▸ What you will do
Copy exactly the lines from the one containing "obj.parent = empty" through the one containing "# ---- places", both included, and nothing else.

==========

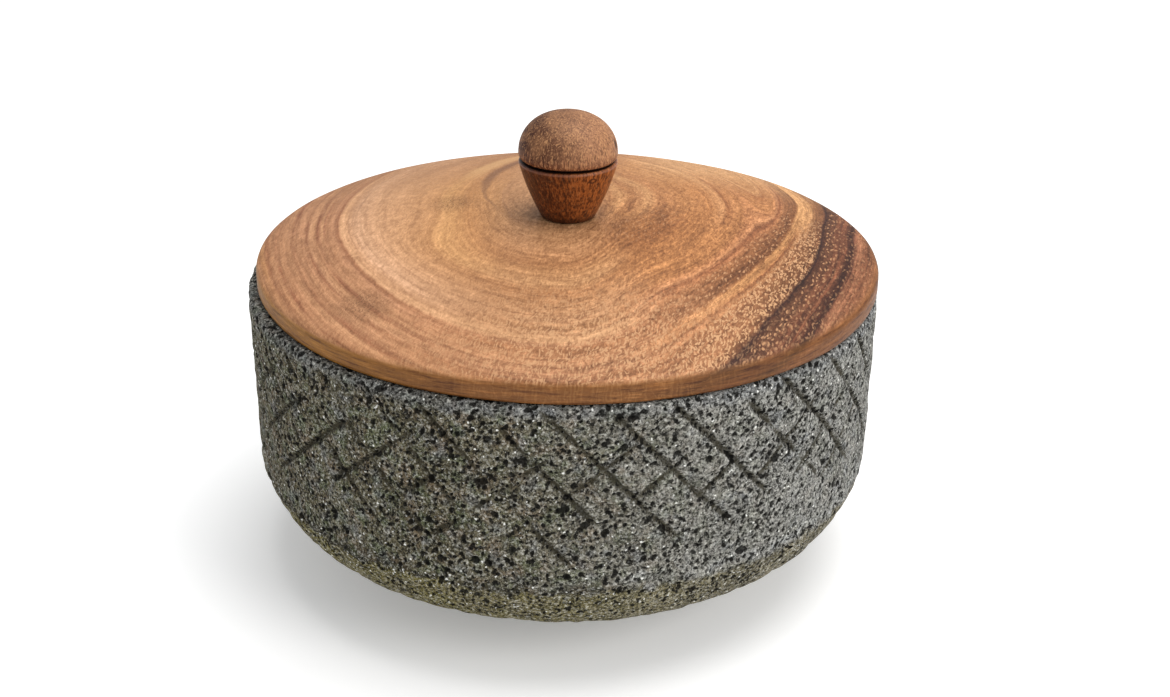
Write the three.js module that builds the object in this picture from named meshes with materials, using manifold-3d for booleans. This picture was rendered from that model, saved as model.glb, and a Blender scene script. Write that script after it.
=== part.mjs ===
// Lidded go stone bowl: a bowl carved from one block of volcanic stone, with a turned wooden lid,
// a turned wooden knob, and the countersunk wood screw that holds the knob from below.
// Millimetres, +Z up. The origin is the centre of the bowl's foot, on the table.

import * as THREE from "three";
import loadManifold from "manifold-3d";

// ---- bowl ----
const BOWL_HEIGHT = 86;
const RIM_RADIUS = 91.3;
const RIM_ROUND = 2.5;
const MOUTH_RADIUS = 77;
const MOUTH_ROUND = 1.5;
const ARRIS_HEIGHT = 36; // where the upright wall turns under
const ARRIS_LEAN = THREE.MathUtils.degToRad(8); // the underside's first angle from upright
const FOOT_RADIUS = 45;
const FOOT_RISE = THREE.MathUtils.degToRad(26); // the underside's last angle from flat
const ARRIS_FULLNESS = 23; // length of the underside curve's handle at the arris
const FOOT_FULLNESS = 30; // and at the foot
const FLOOR_THICKNESS = 14;
const HOLLOW_TURN_HEIGHT = 50; // the hollow is straight down to here
const HOLLOW_FLAT_RADIUS = 30; // flat middle of the hollow's floor

// ---- lid ----
const CLEARANCE = 0.3; // between pieces that rest on each other
const LID_RADIUS = 90;
const LID_SHIFT = 1.2; // the loose lid sits this far to +X of the bowl's axis
const LID_EDGE_HEIGHT = 5.9;
const LID_CROWN_RISE = 10.3;
const LID_LOWER_ROUND = 1;
const LID_UPPER_ROUND = 1.5;
const SPIGOT_PLAY = 1.5; // between the spigot and the mouth, all round
const SPIGOT_DEPTH = 3;
const KNOB_SEAT_RADIUS = 9.2; // flat on top of the crown, under the knob

// ---- knob ----
const KNOB_BASE_RADIUS = 8.5;
const KNOB_CONE_RADIUS = 14; // at the cone's wide top
const KNOB_CONE_FULLNESS = 0.3; // how far the cone bulges beyond a straight one
const KNOB_RADIUS = 14.3; // at the dome's widest
const KNOB_HEIGHT = 30.8;
const DOME_TUCK = 0.45; // how far the dome draws in below its widest
const DOME_WIDEST = 1.1; // how far its widest lies above the groove
const GROOVE_HEIGHT = 17.3; // from the knob's base to the groove's bottom
const GROOVE_WIDTH = 1.8;
const GROOVE_DEPTH = 2.4;
const GROOVE_BEVEL = 0.8;

// ---- knob screw ----
const SCREW_LENGTH = 30;
const SCREW_RADIUS = 2;
const SCREW_HEAD_RADIUS = 4.1;
const SCREW_HEAD_RIM = 0.3;
const SCREW_TIP = 3;
const SCREW_TIP_RADIUS = 0.4;
const SCREW_SUNK = 0.4; // the head lies this far inside the lid's underside
const RECESS_SPAN = 4.6;
const RECESS_WIDTH = 1;
const RECESS_DEPTH = 1.5;
const PILOT_EXTRA = 2; // the pilot hole runs this far past the screw's tip

// ---- fineness of the turned solids ----
const LARGE_SEGMENTS = 72;
const SMALL_SEGMENTS = 40;
const SCREW_SEGMENTS = 24;

// ---- heights that follow ----
const LID_BOTTOM = BOWL_HEIGHT + CLEARANCE;
const SPIGOT_BOTTOM = LID_BOTTOM - SPIGOT_DEPTH;
const CROWN_START = LID_BOTTOM + LID_EDGE_HEIGHT;
const crownHeight = (radius) =>
  CROWN_START + LID_CROWN_RISE * (1 - (radius / LID_RADIUS) ** 2);
const KNOB_SEAT = crownHeight(KNOB_SEAT_RADIUS);
const KNOB_BOTTOM = KNOB_SEAT + CLEARANCE;
const SCREW_BOTTOM = SPIGOT_BOTTOM + SCREW_SUNK;
const SCREW_HOLE_RADIUS = SCREW_RADIUS + CLEARANCE;

// ---- helpers ----

// A solid turned about Z from an outline of (radius, height).
function turned(outline, divisions, segments) {
  return new THREE.LatheGeometry(outline.getPoints(divisions), segments).rotateX(Math.PI / 2);
}

const manifold = await loadManifold();
manifold.setup();

function toSolid(geometry) {
  const flat = geometry.index ? geometry.toNonIndexed() : geometry;
  const mesh = new manifold.Mesh({
    numProp: 3,
    vertProperties: flat.getAttribute("position").array,
    triVerts: Uint32Array.from({ length: flat.getAttribute("position").count }, (_, i) => i),
  });
  mesh.merge();
  return new manifold.Manifold(mesh);
}

function toGeometry(solid) {
  const { vertProperties, triVerts } = solid.getMesh();
  return new THREE.BufferGeometry()
    .setAttribute("position", new THREE.BufferAttribute(vertProperties, 3))
    .setIndex(new THREE.BufferAttribute(triVerts, 1))
    .toNonIndexed();
}

function piece(name, geometry, color, roughness, metalness) {
  geometry.computeVertexNormals();
  const mesh = new THREE.Mesh(geometry, new THREE.MeshStandardMaterial({ color, roughness, metalness }));
  mesh.name = name;
  return mesh;
}

// ---- pieces ----

// Upright wall over a rounded underside, with a thick rim and a deep hollow.
function stoneBowl() {
  const outline = new THREE.Path();
  outline.moveTo(0, 0);
  outline.lineTo(FOOT_RADIUS, 0);
  outline.bezierCurveTo(
    FOOT_RADIUS + FOOT_FULLNESS * Math.cos(FOOT_RISE),
    FOOT_FULLNESS * Math.sin(FOOT_RISE),
    RIM_RADIUS - ARRIS_FULLNESS * Math.sin(ARRIS_LEAN),
    ARRIS_HEIGHT - ARRIS_FULLNESS * Math.cos(ARRIS_LEAN),
    RIM_RADIUS,
    ARRIS_HEIGHT,
  );
  outline.lineTo(RIM_RADIUS, BOWL_HEIGHT - RIM_ROUND);
  outline.quadraticCurveTo(RIM_RADIUS, BOWL_HEIGHT, RIM_RADIUS - RIM_ROUND, BOWL_HEIGHT);
  outline.lineTo(MOUTH_RADIUS + MOUTH_ROUND, BOWL_HEIGHT);
  outline.quadraticCurveTo(MOUTH_RADIUS, BOWL_HEIGHT, MOUTH_RADIUS, BOWL_HEIGHT - MOUTH_ROUND);
  outline.lineTo(MOUTH_RADIUS, HOLLOW_TURN_HEIGHT);
  outline.bezierCurveTo(
    MOUTH_RADIUS,
    (HOLLOW_TURN_HEIGHT + FLOOR_THICKNESS) / 2,
    (MOUTH_RADIUS + HOLLOW_FLAT_RADIUS) / 2,
    FLOOR_THICKNESS,
    HOLLOW_FLAT_RADIUS,
    FLOOR_THICKNESS,
  );
  outline.lineTo(0, FLOOR_THICKNESS);
  return piece("stone_bowl", turned(outline, 8, LARGE_SEGMENTS), 0x77746e, 0.95, 0);
}

// Shallow dome over an upright edge, with a spigot below that drops into the mouth, and a
// countersunk hole through the middle.
function lid() {
  const spigotRadius = MOUTH_RADIUS - SPIGOT_PLAY;
  const sinkRadius = SCREW_HEAD_RADIUS + CLEARANCE;
  const sinkTop = SCREW_BOTTOM + SCREW_HEAD_RIM + CLEARANCE * (Math.SQRT2 - 1);
  const crownRadius = LID_RADIUS - LID_UPPER_ROUND;
  const outline = new THREE.Path();
  outline.moveTo(sinkRadius, SPIGOT_BOTTOM);
  outline.lineTo(spigotRadius, SPIGOT_BOTTOM);
  outline.lineTo(spigotRadius, LID_BOTTOM);
  outline.lineTo(LID_RADIUS - LID_LOWER_ROUND, LID_BOTTOM);
  outline.quadraticCurveTo(LID_RADIUS, LID_BOTTOM, LID_RADIUS, LID_BOTTOM + LID_LOWER_ROUND);
  outline.lineTo(LID_RADIUS, CROWN_START - LID_UPPER_ROUND);
  outline.quadraticCurveTo(LID_RADIUS, CROWN_START, crownRadius, crownHeight(crownRadius));
  // The crown is a parabola, so one control point where its end tangents meet gives it exactly.
  outline.quadraticCurveTo(
    (crownRadius + KNOB_SEAT_RADIUS) / 2,
    CROWN_START + LID_CROWN_RISE * (1 - (crownRadius * KNOB_SEAT_RADIUS) / LID_RADIUS ** 2),
    KNOB_SEAT_RADIUS,
    KNOB_SEAT,
  );
  outline.lineTo(SCREW_HOLE_RADIUS, KNOB_SEAT);
  outline.lineTo(SCREW_HOLE_RADIUS, sinkTop + sinkRadius - SCREW_HOLE_RADIUS);
  outline.lineTo(sinkRadius, sinkTop);
  outline.lineTo(sinkRadius, SPIGOT_BOTTOM);
  return piece("lid", turned(outline, 8, LARGE_SEGMENTS), 0xa9713f, 0.5, 0);
}

// A cone that widens upwards to a V-groove, and a dome above it, with a blind pilot hole below.
function knob() {
  const groove = KNOB_BOTTOM + GROOVE_HEIGHT;
  const grooveFoot = groove - GROOVE_WIDTH / 2;
  const grooveHead = groove + GROOVE_WIDTH / 2;
  const coneTop = grooveFoot - GROOVE_BEVEL;
  const widest = grooveHead + DOME_WIDEST;
  const pilotTop = SCREW_BOTTOM + SCREW_LENGTH + PILOT_EXTRA;
  const outline = new THREE.Path();
  outline.moveTo(0, pilotTop);
  outline.lineTo(SCREW_HOLE_RADIUS, pilotTop - SCREW_HOLE_RADIUS);
  outline.lineTo(SCREW_HOLE_RADIUS, KNOB_BOTTOM);
  outline.lineTo(KNOB_BASE_RADIUS, KNOB_BOTTOM);
  outline.quadraticCurveTo(
    (KNOB_BASE_RADIUS + KNOB_CONE_RADIUS) / 2 + KNOB_CONE_FULLNESS,
    (KNOB_BOTTOM + coneTop) / 2,
    KNOB_CONE_RADIUS,
    coneTop,
  );
  outline.lineTo(KNOB_CONE_RADIUS - GROOVE_BEVEL, grooveFoot);
  outline.lineTo(KNOB_CONE_RADIUS - GROOVE_DEPTH, groove);
  outline.lineTo(KNOB_RADIUS - DOME_TUCK, grooveHead);
  outline.quadraticCurveTo(KNOB_RADIUS, grooveHead + DOME_WIDEST / 2, KNOB_RADIUS, widest);
  outline.absellipse(
    0, widest, KNOB_RADIUS, KNOB_BOTTOM + KNOB_HEIGHT - widest, 0, Math.PI / 2, false, 0,
  );
  return piece("knob", turned(outline, 6, SMALL_SEGMENTS), 0x8b6142, 0.6, 0);
}

// Countersunk wood screw, head down, with a cross recess.
function knobScrew() {
  const tip = SCREW_BOTTOM + SCREW_LENGTH;
  const headRim = SCREW_BOTTOM + SCREW_HEAD_RIM;
  const outline = new THREE.Path();
  outline.moveTo(0, SCREW_BOTTOM);
  outline.lineTo(SCREW_HEAD_RADIUS, SCREW_BOTTOM);
  outline.lineTo(SCREW_HEAD_RADIUS, headRim);
  outline.lineTo(SCREW_RADIUS, headRim + SCREW_HEAD_RADIUS - SCREW_RADIUS);
  outline.lineTo(SCREW_RADIUS, tip - SCREW_TIP);
  outline.lineTo(SCREW_TIP_RADIUS, tip);
  outline.lineTo(0, tip);
  let solid = toSolid(turned(outline, 1, SCREW_SEGMENTS));
  for (const [spanX, spanY] of [[RECESS_SPAN, RECESS_WIDTH], [RECESS_WIDTH, RECESS_SPAN]]) {
    const slot = new THREE.BoxGeometry(spanX, spanY, 2 * RECESS_DEPTH).translate(0, 0, SCREW_BOTTOM);
    solid = solid.subtract(toSolid(slot));
  }
  return piece("knob_screw", toGeometry(solid), 0xb9bcc0, 0.35, 1);
}

// ---- assembly ----

const liddedBowl = new THREE.Group();
liddedBowl.add(stoneBowl());

const lidAssembly = new THREE.Group();
lidAssembly.position.x = LID_SHIFT;
lidAssembly.add(lid(), knob(), knobScrew());
liddedBowl.add(lidAssembly);

export default liddedBowl;
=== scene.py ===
"""Looks of the lidded go stone bowl: carved volcanic stone, a turned wooden lid and knob, a steel screw.

Every piece is built in mesh code in the CAD's own frame, in metres, with the object at the origin, so that
object coordinates in a material are also the row frame's coordinates.
"""

import itertools
import math

import bpy
import numpy as np
from mathutils import Euler, Matrix, Vector


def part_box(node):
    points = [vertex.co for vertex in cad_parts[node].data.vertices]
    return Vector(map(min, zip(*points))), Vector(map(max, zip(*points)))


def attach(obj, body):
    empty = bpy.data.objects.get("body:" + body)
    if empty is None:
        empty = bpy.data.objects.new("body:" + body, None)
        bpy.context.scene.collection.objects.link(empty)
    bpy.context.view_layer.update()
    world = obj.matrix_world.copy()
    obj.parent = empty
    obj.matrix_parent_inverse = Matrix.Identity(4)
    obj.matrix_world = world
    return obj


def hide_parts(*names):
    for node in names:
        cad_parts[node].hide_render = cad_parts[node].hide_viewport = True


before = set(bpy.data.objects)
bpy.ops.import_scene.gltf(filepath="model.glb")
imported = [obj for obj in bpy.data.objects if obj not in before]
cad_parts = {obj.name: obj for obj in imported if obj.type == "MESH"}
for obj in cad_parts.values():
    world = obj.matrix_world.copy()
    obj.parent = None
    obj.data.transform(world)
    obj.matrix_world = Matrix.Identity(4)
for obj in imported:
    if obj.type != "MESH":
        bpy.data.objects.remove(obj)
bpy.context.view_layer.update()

MM = 0.001
TURN = 2 * math.pi

# ---- places from the frame ----

_, BOWL_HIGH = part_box("stone_bowl")
LID_LOW, LID_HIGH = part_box("lid")
KNOB_LOW, KNOB_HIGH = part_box("knob")
SCREW_LOW, SCREW_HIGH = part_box("knob_screw")

RIM_RADIUS = BOWL_HIGH.x
BOWL_HEIGHT = BOWL_HIGH.z
LID_CENTRE_X = (LID_LOW.x + LID_HIGH.x) / 2
LID_RADIUS = (LID_HIGH.x - LID_LOW.x) / 2
KNOB_RADIUS = (KNOB_HIGH.x - KNOB_LOW.x) / 2
SCREW_HEAD_RADIUS = (SCREW_HIGH.x - SCREW_LOW.x) / 2

# ---- stone bowl, metres ----

MOUTH_RADIUS = 77 * MM
RIM_ROUND = 2.5 * MM
MOUTH_ROUND = 1.5 * MM
ARRIS_HEIGHT = 36 * MM
ARRIS_LEAN = math.radians(8)
ARRIS_FULLNESS = 23 * MM
ARRIS_SOFTENING = 2.5 * MM
FOOT_RADIUS = 45 * MM
FOOT_RISE = math.radians(26)
FOOT_FULLNESS = 30 * MM
FOOT_ROUND = 2 * MM
FLOOR_THICKNESS = 14 * MM
HOLLOW_TURN_HEIGHT = 50 * MM
HOLLOW_FLAT_RADIUS = 30 * MM
STONE_COLUMNS = 1024
STONE_STEP = TURN * RIM_RADIUS / STONE_COLUMNS
RIM_TILT = 0.006  # the rim and the lid stand higher on the left: rise per metre of width
RIM_TILT_FROM = 50 * MM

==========

▸ Response to the task
    obj.parent = empty
    obj.matrix_parent_inverse = Matrix.Identity(4)
    obj.matrix_world = world
    return obj


def hide_parts(*names):
    for node in names:
        cad_parts[node].hide_render = cad_parts[node].hide_viewport = True


before = set(bpy.data.objects)
bpy.ops.import_scene.gltf(filepath="model.glb")
imported = [obj for obj in bpy.data.objects if obj not in before]
cad_parts = {obj.name: obj for obj in imported if obj.type == "MESH"}
for obj in cad_parts.values():
    world = obj.matrix_world.copy()
    obj.parent = None
    obj.data.transform(world)
    obj.matrix_world = Matrix.Identity(4)
for obj in imported:
    if obj.type != "MESH":
        bpy.data.objects.remove(obj)
bpy.context.view_layer.update()

MM = 0.001
TURN = 2 * math.pi

# ---- places from the frame ----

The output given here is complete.